EXERCISE: Reproduce the records below exactly as given.

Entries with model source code
________________________________________

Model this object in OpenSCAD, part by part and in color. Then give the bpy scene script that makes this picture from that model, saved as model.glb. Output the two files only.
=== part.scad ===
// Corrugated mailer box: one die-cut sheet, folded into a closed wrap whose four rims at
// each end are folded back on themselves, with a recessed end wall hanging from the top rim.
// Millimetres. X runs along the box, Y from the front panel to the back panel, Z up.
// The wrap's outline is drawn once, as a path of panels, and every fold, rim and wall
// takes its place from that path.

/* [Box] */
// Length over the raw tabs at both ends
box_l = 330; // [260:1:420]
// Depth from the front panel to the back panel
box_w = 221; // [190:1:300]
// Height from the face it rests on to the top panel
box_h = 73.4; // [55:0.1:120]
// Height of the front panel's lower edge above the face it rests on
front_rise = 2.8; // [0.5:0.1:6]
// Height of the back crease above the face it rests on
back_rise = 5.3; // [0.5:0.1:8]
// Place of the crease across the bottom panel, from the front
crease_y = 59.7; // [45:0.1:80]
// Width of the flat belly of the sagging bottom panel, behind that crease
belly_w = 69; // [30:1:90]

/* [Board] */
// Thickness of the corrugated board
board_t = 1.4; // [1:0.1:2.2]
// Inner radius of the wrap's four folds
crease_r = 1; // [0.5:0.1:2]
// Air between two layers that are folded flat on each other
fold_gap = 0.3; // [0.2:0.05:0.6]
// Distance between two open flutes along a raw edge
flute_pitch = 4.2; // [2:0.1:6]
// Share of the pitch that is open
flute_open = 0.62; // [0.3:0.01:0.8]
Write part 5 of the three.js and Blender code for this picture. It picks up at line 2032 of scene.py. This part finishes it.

________________________________________

TASK ANSWER:
Model this object in OpenSCAD, part by part and in color. Then give the bpy scene script that makes this picture from that model, saved as model.glb. Output the two files only.
=== part.scad ===
// Corrugated mailer box: one die-cut sheet, folded into a closed wrap whose four rims at
// each end are folded back on themselves, with a recessed end wall hanging from the top rim.
// Millimetres. X runs along the box, Y from the front panel to the back panel, Z up.
// The wrap's outline is drawn once, as a path of panels, and every fold, rim and wall
// takes its place from that path.

/* [Box] */
// Length over the raw tabs at both ends
box_l = 330; // [260:1:420]
// Depth from the front panel to the back panel
box_w = 221; // [190:1:300]
// Height from the face it rests on to the top panel
box_h = 73.4; // [55:0.1:120]
// Height of the front panel's lower edge above the face it rests on
front_rise = 2.8; // [0.5:0.1:6]
// Height of the back crease above the face it rests on
back_rise = 5.3; // [0.5:0.1:8]
// Place of the crease across the bottom panel, from the front
crease_y = 59.7; // [45:0.1:80]
// Width of the flat belly of the sagging bottom panel, behind that crease
belly_w = 69; // [30:1:90]

/* [Board] */
// Thickness of the corrugated board
board_t = 1.4; // [1:0.1:2.2]
// Inner radius of the wrap's four folds
crease_r = 1; // [0.5:0.1:2]
// Air between two layers that are folded flat on each other
fold_gap = 0.3; // [0.2:0.05:0.6]
// Distance between two open flutes along a raw edge
flute_pitch = 4.2; // [2:0.1:6]
// Share of the pitch that is open
flute_open = 0.62; // [0.3:0.01:0.8]
Write part 5 of the three.js and Blender code for this picture. It picks up at line 2032 of scene.py. This part finishes it.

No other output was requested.